From Amazon.com
This dank-as-style contemporary film noir features most of the genre's familiar ingredients: murder, creepy characters, narrative flashbacks, an identity crisis or two, and a compelling if twisted subculture, in this case the scaly underbelly of the L.A. some speed freaks call home. While the genre has generally relied on dark jazz shadings--or, in the case of David Lynch and Angelo Badalamenti, a hodgepodge of hellish synthscapes and nostalgic irony gone sour--the presence of Thomas Newman here guarantees something more expansive than clichés, and the young veteran delivers again. Newman's odd, percussion-reliant tack may occasionally be familiar here, but the score's unusually large ensemble allows him a wide timbral palate.

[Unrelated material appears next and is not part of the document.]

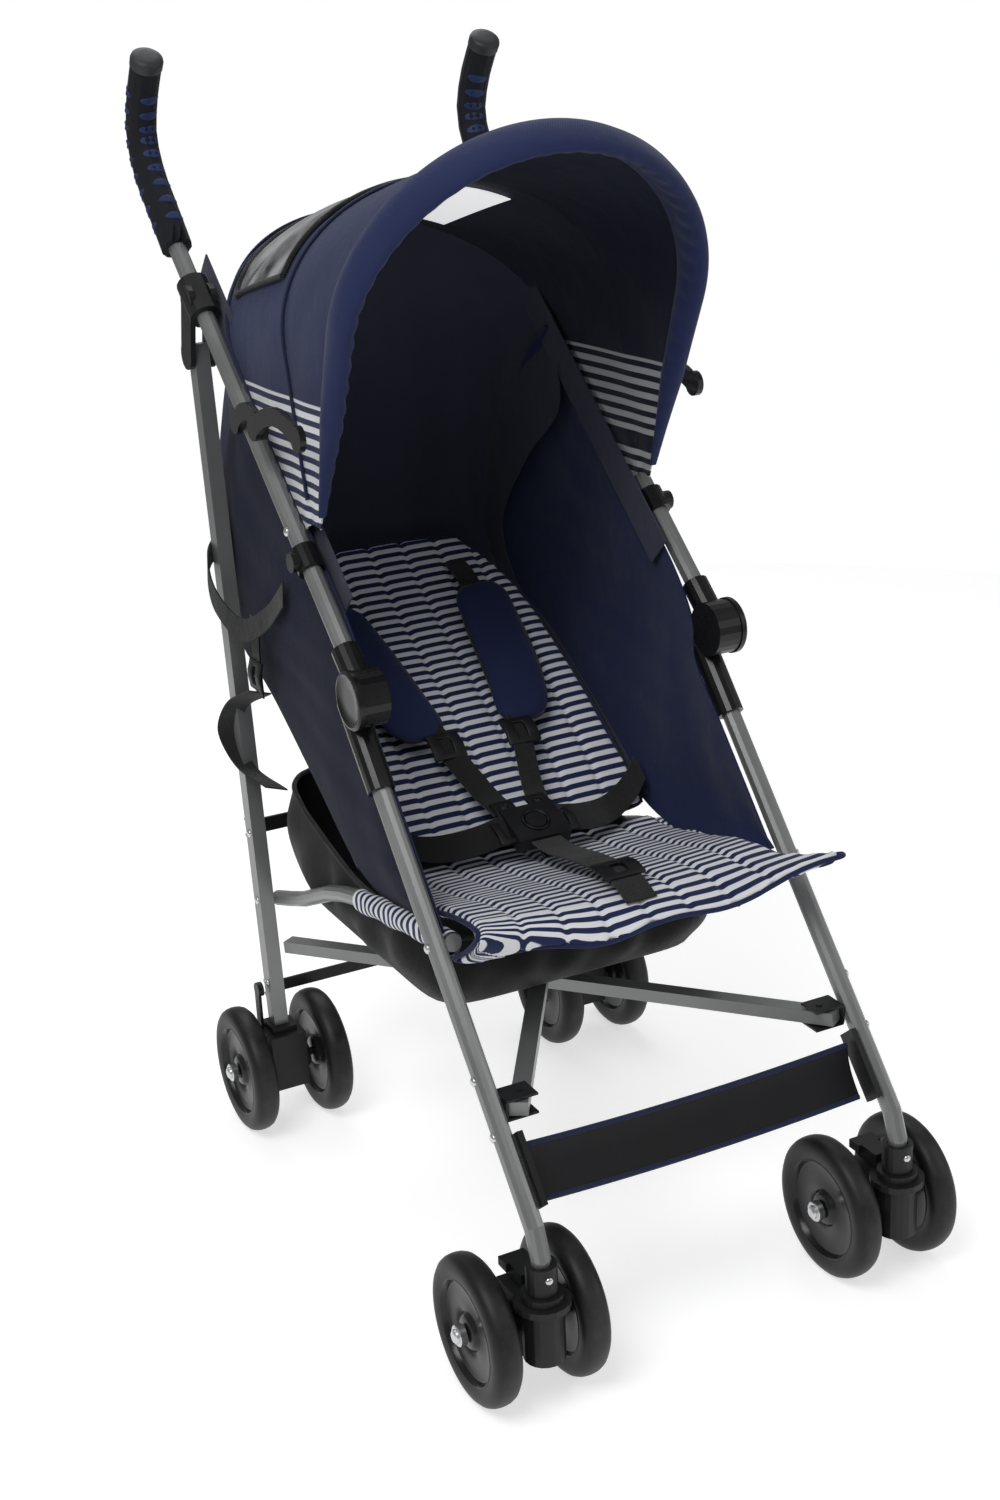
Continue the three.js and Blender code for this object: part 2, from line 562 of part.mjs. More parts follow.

He wastes no time infusing the score with jarring industrial rhythms, indistinct ethnic modalities that seem invented out whole cloth, some of
Erin Brockovich's spare, Fender Rhodes-driven acid jazz shadings, and great, eerie dollops of the ominous, electro-acoustic soundscapes that have defined so many of his scores, yet without ever descending into caricature. Newman mixes it all into a hypnotic sonic cocktail that's as nervy as it is unsettling, one that zigs when you're sure it will zag, offering up some strangely reassuring musical comfort in a world of moral indifference and dramatic detachment.